Bathsheba Everdene é uma fascinante personagem feminina, mistura o desvario íntegro de uma Karenina e a independência obstinada de uma Margaret Hale. Numa passagem do livro, Bathsheba declara ser difícil para uma mulher definir os seus sentimentos numa linguagem que é, essencialmente, feita para os homens expressarem os seus; não obstante, Hardy com os seus olhos e mãos masculinas foi brilhante na construção desta personagem feminina, colocando-a numa contra corrente, num exercício de constante desafio num universo enraizadamente patriarcal.  

Gabriel Oak é outro encanto. Se queremos falar de constância, dedicação e sacrifício, falemos de Gabriel Oak. No início do livro, Thomas Hardy não se isenta de criar um certo ambiente ridículo e inusitado em torno de Oak, a descrição do seu relógio de bolso é impagável!
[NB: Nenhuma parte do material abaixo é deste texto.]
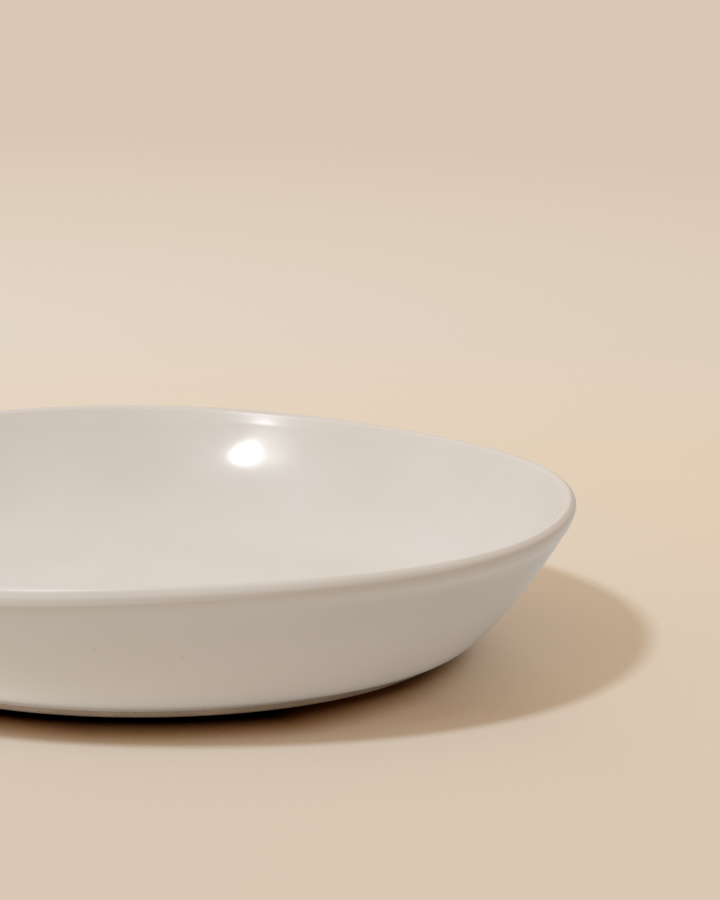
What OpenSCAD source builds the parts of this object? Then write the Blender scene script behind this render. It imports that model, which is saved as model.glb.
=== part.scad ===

Mas, simultaneamente, coloca-o em constante provação sem nunca lhe retirar a virtude e dignidade.

Hardy explora o ridículo de forma magistral e rouba à leitora e leitor algumas gargalhadas, mas no segundo seguinte, cativa-nos com contornos trágicos e aterradores porque nunca lhes furta a beleza humana - recordo aqui a passagem em que Fanny Robin percorre um par de milhas a pé, num esforço sobre humano, com a ajuda de amigo de quatro patas, mas com um ímpeto que dilacera o coração da leitora ou leitor mais impenetrável; também a cena da abertura do caixão em casa de Bathsheba é sufocante de sentimentos que torcem e retorcem a razão e emoção humana.

Julguei que o final deste romance fosse imensamente mais trágico, a todo o momento esperava algo de estilo shakespeariano, uma morte de uma falésia abaixo numa repetição humana do desvario das ovelhas encaminhadas inadvertidamente para o precipício, mas tal não aconteceu. Pelo contrário, o final foi o equivalente a um abraço caloroso de um amigo a quem já não se via há muito tempo. Que construção de enredo virtuoso! Leiam logo que tenham oportunidade, deste lado colocarei no colo Tess dos D'Urbervilles assim que surja uma nesga de tempo extra das leituras que já planeei para este ano.